● **Goal**: Below are entries. Copy exactly the lines running from the line that holds "obj.matrix_world = Matrix.Identity(4)" to the line that holds "skin of the", with both ends included.

• • •

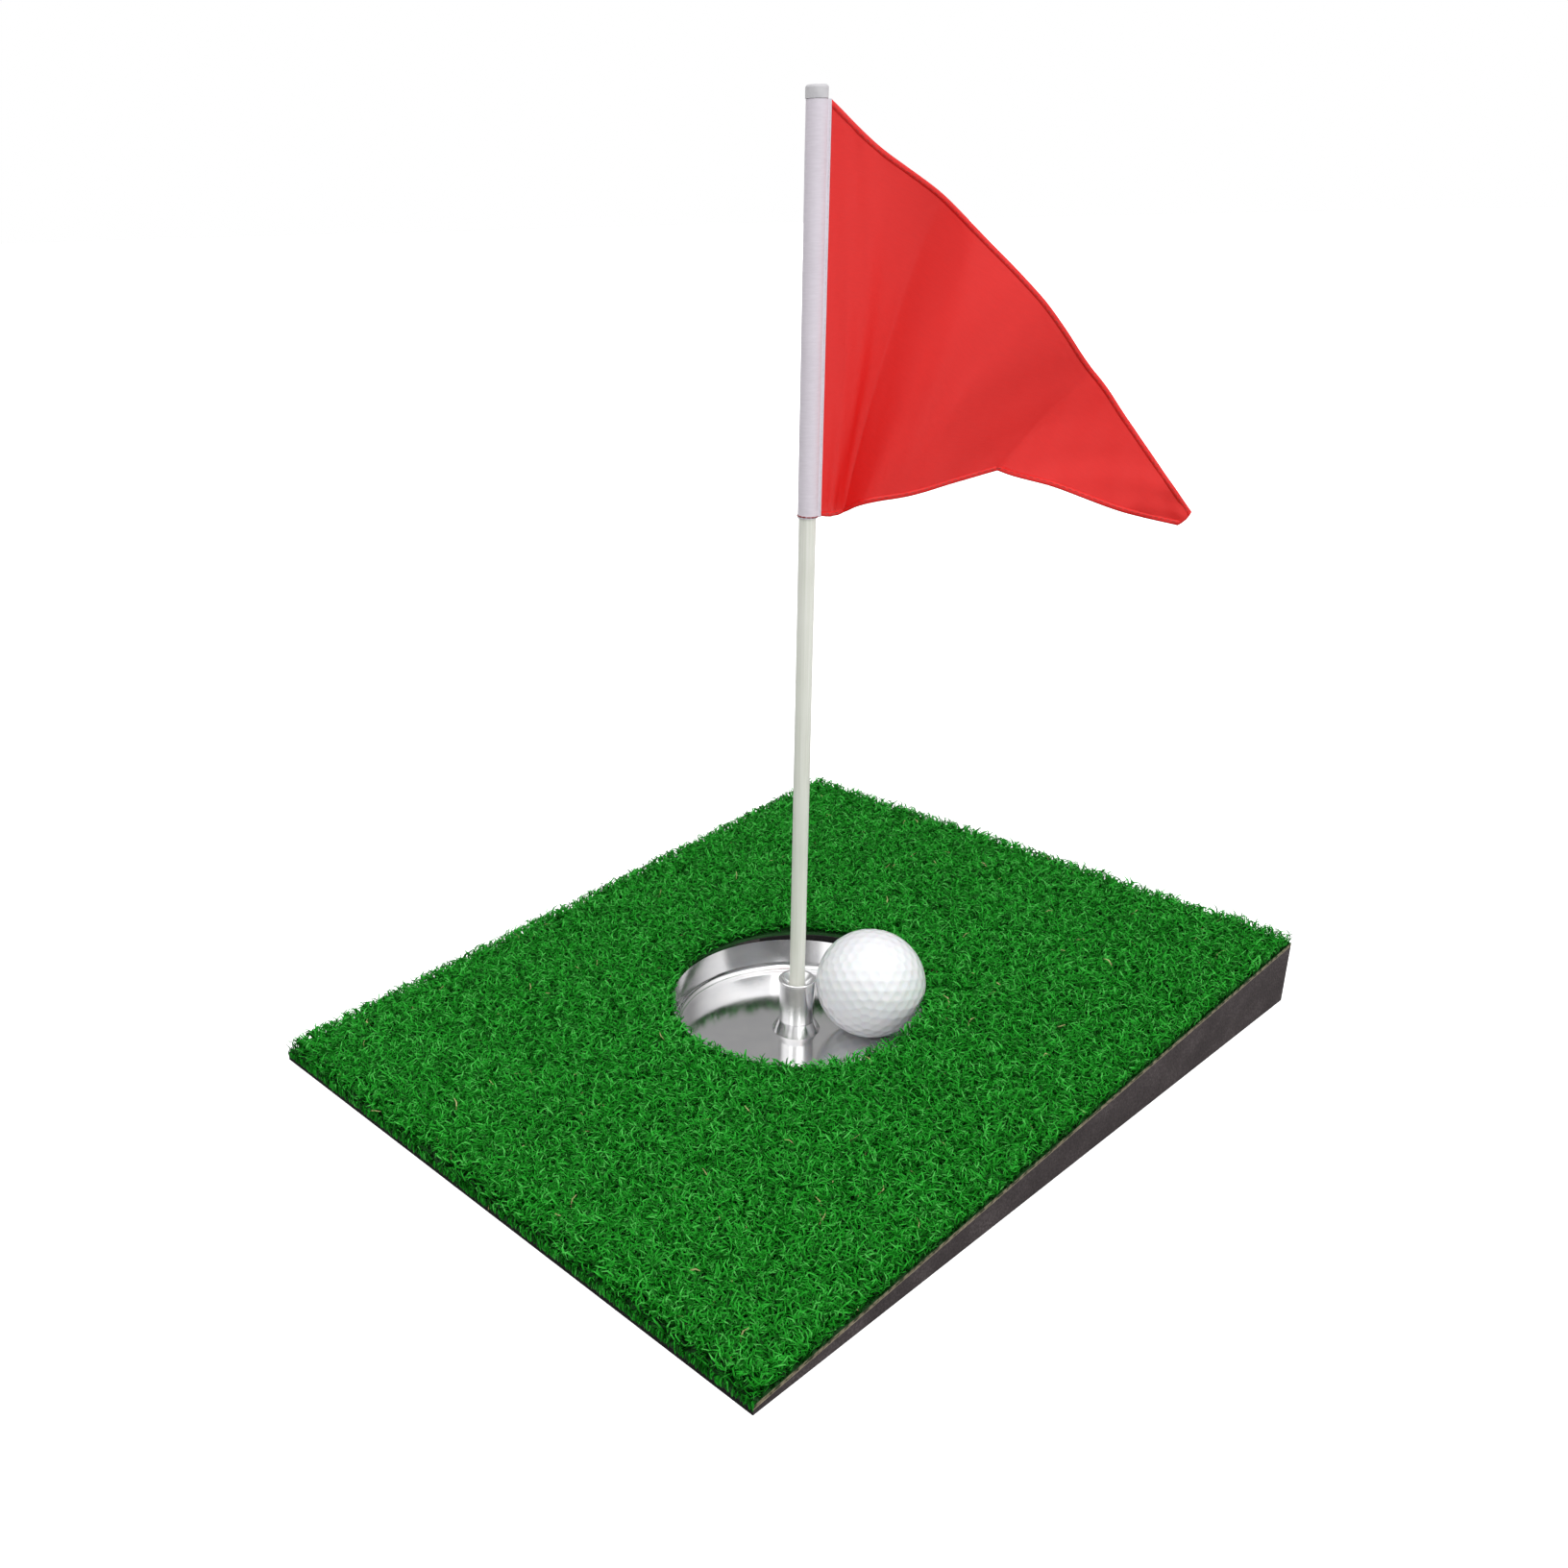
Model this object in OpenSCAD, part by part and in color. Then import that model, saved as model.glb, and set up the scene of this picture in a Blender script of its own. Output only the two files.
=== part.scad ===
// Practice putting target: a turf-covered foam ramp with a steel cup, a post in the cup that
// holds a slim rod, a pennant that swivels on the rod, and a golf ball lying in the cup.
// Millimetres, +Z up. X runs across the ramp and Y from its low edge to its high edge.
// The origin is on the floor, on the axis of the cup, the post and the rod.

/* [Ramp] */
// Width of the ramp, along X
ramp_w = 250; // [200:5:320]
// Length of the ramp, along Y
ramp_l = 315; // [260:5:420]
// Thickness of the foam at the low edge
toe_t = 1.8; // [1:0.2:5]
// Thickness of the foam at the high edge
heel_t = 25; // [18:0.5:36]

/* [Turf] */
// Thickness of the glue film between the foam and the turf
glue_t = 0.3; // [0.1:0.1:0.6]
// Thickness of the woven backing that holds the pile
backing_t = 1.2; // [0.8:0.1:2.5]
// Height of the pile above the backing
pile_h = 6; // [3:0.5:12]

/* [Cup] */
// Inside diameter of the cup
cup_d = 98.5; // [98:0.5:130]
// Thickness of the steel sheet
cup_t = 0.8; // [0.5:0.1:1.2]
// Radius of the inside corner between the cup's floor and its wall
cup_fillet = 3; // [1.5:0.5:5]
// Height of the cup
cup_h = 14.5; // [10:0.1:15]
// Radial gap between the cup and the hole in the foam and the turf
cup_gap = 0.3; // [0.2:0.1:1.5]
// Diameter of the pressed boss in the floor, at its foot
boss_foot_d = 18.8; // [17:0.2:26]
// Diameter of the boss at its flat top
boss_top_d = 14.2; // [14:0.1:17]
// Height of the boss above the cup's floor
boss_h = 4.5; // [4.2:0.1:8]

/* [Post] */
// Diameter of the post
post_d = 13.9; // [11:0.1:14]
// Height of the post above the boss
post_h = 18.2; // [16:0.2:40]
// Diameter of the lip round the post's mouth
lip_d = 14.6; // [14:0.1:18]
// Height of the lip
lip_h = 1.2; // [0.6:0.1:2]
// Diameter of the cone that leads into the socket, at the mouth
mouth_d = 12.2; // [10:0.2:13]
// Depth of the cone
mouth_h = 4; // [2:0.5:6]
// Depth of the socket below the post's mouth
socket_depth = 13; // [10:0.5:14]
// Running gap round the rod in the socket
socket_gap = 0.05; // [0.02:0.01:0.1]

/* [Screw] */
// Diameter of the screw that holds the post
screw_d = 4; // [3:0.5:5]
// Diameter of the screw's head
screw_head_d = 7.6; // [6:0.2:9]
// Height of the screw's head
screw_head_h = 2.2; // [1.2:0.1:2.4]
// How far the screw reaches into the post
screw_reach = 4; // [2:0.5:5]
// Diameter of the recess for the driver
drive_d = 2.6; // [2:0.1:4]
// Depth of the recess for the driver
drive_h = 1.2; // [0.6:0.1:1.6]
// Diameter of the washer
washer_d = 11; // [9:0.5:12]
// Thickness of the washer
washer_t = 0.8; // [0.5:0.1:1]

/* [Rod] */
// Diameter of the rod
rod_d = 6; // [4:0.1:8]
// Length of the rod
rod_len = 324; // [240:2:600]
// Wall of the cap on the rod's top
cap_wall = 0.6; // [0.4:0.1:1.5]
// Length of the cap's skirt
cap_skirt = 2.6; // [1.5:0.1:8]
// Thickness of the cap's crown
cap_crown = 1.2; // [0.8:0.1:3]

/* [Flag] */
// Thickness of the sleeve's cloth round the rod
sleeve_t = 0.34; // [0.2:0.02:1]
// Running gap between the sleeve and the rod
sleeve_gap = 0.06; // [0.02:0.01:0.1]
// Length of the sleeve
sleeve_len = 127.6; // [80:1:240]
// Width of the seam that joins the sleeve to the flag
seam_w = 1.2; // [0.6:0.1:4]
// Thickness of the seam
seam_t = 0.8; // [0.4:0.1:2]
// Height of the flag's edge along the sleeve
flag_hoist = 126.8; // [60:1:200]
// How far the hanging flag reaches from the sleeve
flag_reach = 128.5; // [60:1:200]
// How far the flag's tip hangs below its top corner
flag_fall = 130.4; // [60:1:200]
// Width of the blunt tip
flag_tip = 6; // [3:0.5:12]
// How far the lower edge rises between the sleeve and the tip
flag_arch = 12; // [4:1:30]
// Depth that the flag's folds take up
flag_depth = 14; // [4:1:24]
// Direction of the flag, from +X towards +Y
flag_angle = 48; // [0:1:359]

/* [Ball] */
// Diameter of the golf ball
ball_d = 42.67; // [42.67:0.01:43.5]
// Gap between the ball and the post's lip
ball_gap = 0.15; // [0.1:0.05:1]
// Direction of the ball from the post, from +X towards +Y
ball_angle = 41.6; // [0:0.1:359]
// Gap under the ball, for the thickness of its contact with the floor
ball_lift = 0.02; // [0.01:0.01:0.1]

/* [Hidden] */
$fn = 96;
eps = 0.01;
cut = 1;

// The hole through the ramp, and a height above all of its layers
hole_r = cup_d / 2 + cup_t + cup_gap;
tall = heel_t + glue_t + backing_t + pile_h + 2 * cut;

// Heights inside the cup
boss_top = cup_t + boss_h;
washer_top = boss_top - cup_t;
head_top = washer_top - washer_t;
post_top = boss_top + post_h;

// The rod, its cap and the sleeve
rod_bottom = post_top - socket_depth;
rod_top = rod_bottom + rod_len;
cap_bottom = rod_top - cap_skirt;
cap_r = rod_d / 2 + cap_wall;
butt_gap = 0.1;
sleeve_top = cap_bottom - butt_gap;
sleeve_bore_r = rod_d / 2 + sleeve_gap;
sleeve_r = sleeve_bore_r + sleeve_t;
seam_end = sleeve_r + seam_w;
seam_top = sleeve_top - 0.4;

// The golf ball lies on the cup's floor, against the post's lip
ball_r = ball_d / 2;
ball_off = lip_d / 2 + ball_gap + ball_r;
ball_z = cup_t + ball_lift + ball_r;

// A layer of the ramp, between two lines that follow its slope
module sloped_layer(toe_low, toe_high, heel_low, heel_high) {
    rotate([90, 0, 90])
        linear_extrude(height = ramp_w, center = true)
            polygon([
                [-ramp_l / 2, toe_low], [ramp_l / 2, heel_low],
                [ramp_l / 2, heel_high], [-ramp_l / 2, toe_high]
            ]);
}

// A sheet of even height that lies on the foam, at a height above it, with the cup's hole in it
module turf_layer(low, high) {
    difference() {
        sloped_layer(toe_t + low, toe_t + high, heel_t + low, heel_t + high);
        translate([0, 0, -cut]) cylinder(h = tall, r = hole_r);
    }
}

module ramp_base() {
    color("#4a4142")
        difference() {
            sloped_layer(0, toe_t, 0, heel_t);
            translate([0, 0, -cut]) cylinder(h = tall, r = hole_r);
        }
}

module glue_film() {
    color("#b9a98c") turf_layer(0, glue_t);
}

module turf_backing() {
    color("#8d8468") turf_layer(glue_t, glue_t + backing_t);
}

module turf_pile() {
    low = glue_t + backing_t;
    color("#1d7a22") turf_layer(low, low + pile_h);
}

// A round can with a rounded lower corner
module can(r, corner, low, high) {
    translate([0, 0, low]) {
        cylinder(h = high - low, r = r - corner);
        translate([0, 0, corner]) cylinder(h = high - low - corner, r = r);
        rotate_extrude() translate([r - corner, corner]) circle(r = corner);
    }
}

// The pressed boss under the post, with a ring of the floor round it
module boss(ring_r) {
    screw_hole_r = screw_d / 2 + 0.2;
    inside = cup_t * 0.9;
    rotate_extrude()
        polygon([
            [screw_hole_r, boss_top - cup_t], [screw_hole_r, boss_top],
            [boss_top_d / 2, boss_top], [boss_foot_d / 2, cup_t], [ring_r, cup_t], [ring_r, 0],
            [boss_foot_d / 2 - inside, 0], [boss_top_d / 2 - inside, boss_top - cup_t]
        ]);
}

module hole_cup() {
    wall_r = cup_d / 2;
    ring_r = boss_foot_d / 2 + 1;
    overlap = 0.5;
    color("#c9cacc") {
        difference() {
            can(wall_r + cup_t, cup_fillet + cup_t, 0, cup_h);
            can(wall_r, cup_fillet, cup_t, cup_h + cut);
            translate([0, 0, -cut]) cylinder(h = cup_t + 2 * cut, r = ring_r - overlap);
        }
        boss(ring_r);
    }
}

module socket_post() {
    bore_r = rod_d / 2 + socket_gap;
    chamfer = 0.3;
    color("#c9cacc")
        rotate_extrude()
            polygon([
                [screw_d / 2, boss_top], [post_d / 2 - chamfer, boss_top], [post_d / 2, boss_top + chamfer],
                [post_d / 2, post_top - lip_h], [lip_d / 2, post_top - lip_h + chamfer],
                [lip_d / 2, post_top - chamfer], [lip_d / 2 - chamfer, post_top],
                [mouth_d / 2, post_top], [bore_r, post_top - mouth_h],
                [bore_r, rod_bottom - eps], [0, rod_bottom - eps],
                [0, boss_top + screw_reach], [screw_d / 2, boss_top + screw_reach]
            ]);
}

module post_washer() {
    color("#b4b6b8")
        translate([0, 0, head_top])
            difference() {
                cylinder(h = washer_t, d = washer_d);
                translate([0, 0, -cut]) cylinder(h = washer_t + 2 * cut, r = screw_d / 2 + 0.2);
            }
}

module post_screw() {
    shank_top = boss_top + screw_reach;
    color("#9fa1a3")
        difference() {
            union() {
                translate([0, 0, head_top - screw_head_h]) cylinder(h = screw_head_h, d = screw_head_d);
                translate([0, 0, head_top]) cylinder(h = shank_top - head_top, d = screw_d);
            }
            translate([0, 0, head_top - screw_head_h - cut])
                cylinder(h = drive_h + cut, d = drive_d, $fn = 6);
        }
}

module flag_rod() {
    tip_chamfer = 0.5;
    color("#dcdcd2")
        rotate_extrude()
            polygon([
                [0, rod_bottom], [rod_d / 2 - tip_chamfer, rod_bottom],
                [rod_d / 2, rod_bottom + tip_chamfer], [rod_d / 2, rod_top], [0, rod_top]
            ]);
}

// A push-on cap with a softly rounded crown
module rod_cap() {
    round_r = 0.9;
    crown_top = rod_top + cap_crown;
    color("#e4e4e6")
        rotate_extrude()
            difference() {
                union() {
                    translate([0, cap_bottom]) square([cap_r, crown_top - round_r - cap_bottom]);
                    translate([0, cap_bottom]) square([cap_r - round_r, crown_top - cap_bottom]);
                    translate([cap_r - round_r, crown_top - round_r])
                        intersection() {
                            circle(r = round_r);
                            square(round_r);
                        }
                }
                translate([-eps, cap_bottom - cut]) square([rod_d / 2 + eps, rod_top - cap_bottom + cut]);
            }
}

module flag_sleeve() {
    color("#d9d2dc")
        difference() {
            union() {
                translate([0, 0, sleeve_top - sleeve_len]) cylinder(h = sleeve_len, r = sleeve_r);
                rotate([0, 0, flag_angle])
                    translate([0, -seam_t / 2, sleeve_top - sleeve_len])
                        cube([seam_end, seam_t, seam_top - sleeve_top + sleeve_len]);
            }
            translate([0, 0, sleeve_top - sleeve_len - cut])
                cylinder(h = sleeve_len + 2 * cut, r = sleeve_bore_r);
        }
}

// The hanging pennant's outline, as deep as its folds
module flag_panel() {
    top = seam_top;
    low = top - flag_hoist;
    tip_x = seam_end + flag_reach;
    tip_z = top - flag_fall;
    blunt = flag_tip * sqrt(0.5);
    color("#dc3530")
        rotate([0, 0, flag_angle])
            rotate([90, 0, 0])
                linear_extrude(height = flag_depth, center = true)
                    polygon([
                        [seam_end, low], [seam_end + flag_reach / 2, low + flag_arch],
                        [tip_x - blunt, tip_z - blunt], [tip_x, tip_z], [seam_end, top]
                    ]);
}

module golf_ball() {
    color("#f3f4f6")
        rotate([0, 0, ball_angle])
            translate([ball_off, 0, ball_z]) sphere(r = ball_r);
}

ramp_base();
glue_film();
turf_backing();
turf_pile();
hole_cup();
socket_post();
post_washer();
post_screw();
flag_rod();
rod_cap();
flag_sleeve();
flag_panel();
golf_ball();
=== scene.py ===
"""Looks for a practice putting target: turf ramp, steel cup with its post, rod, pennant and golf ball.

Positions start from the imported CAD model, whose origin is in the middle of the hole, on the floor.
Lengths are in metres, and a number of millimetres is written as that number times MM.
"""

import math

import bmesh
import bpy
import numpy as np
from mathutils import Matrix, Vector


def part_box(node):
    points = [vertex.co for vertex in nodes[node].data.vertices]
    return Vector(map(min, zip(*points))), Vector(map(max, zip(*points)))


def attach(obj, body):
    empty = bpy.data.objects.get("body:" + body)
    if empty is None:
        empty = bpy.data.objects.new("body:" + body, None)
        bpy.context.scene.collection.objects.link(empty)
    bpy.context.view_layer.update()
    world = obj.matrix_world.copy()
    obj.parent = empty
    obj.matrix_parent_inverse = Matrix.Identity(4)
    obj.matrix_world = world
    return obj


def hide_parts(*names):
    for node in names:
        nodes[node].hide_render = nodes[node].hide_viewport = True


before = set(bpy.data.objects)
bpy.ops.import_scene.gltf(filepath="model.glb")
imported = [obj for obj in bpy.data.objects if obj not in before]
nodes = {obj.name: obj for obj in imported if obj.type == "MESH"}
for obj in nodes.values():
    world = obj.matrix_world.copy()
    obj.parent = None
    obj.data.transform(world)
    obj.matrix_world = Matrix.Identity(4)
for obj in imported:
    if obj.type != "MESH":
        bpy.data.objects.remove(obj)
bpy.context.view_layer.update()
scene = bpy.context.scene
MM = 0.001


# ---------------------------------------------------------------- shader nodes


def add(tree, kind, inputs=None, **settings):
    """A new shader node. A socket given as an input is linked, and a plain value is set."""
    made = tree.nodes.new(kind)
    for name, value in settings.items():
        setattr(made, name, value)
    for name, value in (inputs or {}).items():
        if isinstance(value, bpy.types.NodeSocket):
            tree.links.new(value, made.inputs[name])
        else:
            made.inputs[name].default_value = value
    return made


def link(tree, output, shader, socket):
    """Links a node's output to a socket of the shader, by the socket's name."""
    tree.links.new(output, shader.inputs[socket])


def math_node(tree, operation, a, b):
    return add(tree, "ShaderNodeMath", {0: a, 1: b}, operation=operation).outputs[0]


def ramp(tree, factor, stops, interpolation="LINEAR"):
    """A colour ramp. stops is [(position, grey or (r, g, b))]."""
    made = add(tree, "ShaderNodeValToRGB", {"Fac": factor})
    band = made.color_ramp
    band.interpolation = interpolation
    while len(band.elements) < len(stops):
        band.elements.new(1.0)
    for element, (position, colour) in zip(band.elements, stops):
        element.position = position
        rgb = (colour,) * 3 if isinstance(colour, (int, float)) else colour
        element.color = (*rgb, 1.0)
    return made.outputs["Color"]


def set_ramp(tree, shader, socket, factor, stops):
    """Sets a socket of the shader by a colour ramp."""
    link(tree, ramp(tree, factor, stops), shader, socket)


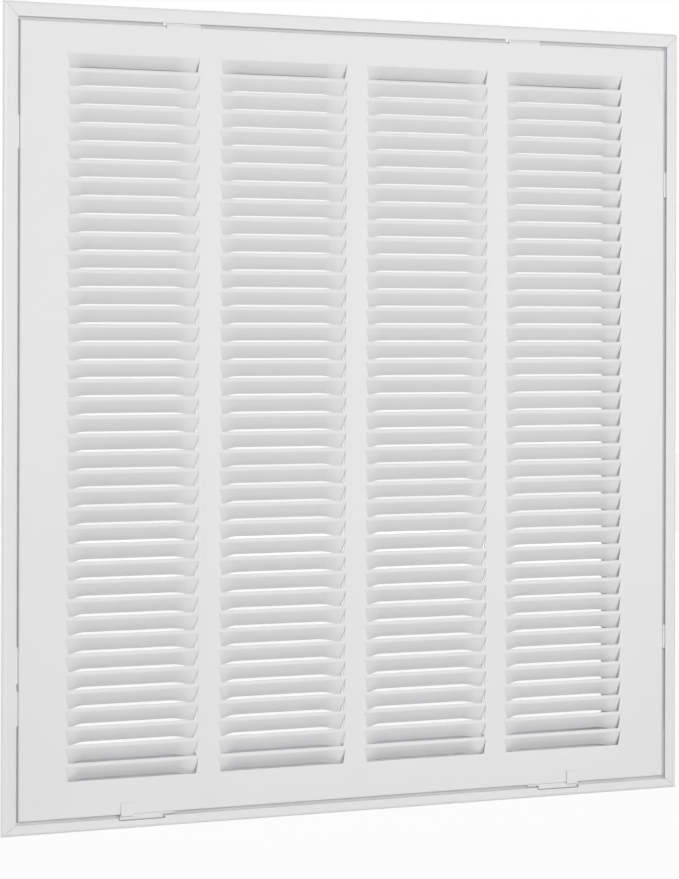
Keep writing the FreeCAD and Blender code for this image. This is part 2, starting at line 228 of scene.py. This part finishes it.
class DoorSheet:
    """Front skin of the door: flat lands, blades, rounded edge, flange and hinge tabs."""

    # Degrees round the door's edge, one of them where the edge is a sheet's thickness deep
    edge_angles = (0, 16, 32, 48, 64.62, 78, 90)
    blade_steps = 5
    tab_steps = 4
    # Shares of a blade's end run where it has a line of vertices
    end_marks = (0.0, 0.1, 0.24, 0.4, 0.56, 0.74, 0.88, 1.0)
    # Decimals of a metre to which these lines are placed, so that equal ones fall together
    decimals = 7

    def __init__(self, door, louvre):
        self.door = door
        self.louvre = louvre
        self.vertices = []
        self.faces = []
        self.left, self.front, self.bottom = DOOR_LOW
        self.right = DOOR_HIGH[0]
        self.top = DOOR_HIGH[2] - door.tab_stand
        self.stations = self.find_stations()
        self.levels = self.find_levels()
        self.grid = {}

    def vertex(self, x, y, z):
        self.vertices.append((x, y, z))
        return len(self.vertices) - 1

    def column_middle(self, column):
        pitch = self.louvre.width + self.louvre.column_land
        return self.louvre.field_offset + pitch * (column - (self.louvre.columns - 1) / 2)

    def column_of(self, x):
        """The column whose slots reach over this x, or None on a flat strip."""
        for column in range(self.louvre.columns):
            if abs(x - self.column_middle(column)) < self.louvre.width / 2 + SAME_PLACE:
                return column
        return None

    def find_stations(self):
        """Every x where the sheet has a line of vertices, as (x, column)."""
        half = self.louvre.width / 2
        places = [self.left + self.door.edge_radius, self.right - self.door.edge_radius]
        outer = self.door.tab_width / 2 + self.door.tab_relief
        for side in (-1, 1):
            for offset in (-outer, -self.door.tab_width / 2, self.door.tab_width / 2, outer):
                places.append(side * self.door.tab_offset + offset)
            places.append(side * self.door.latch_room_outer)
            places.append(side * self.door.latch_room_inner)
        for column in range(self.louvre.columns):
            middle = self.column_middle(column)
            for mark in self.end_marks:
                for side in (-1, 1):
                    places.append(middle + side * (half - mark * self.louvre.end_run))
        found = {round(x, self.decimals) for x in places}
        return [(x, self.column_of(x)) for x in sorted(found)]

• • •

● **Result of the task**:
    obj.matrix_world = Matrix.Identity(4)
for obj in imported:
    if obj.type != "MESH":
        bpy.data.objects.remove(obj)
bpy.context.view_layer.update()
scene = bpy.context.scene
MM = 0.001


# ---------------------------------------------------------------- shader nodes


def add(tree, kind, inputs=None, **settings):
    """A new shader node. A socket given as an input is linked, and a plain value is set."""
    made = tree.nodes.new(kind)
    for name, value in settings.items():
        setattr(made, name, value)
    for name, value in (inputs or {}).items():
        if isinstance(value, bpy.types.NodeSocket):
            tree.links.new(value, made.inputs[name])
        else:
            made.inputs[name].default_value = value
    return made


def link(tree, output, shader, socket):
    """Links a node's output to a socket of the shader, by the socket's name."""
    tree.links.new(output, shader.inputs[socket])


def math_node(tree, operation, a, b):
    return add(tree, "ShaderNodeMath", {0: a, 1: b}, operation=operation).outputs[0]


def ramp(tree, factor, stops, interpolation="LINEAR"):
    """A colour ramp. stops is [(position, grey or (r, g, b))]."""
    made = add(tree, "ShaderNodeValToRGB", {"Fac": factor})
    band = made.color_ramp
    band.interpolation = interpolation
    while len(band.elements) < len(stops):
        band.elements.new(1.0)
    for element, (position, colour) in zip(band.elements, stops):
        element.position = position
        rgb = (colour,) * 3 if isinstance(colour, (int, float)) else colour
        element.color = (*rgb, 1.0)
    return made.outputs["Color"]


def set_ramp(tree, shader, socket, factor, stops):
    """Sets a socket of the shader by a colour ramp."""
    link(tree, ramp(tree, factor, stops), shader, socket)


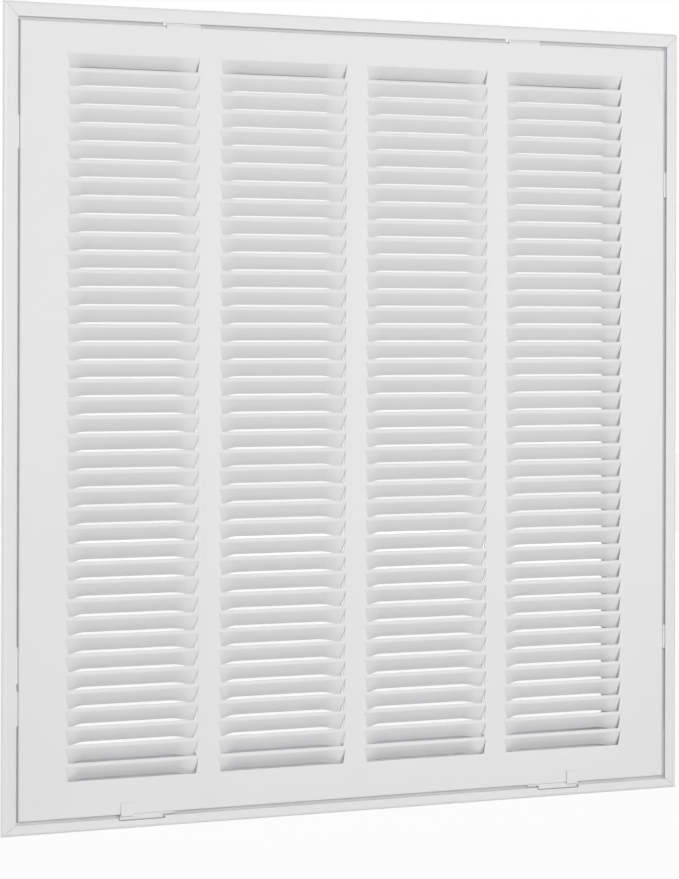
Keep writing the FreeCAD and Blender code for this image. This is part 2, starting at line 228 of scene.py. This part finishes it.
class DoorSheet:
    """Front skin of the door: flat lands, blades, rounded edge, flange and hinge tabs."""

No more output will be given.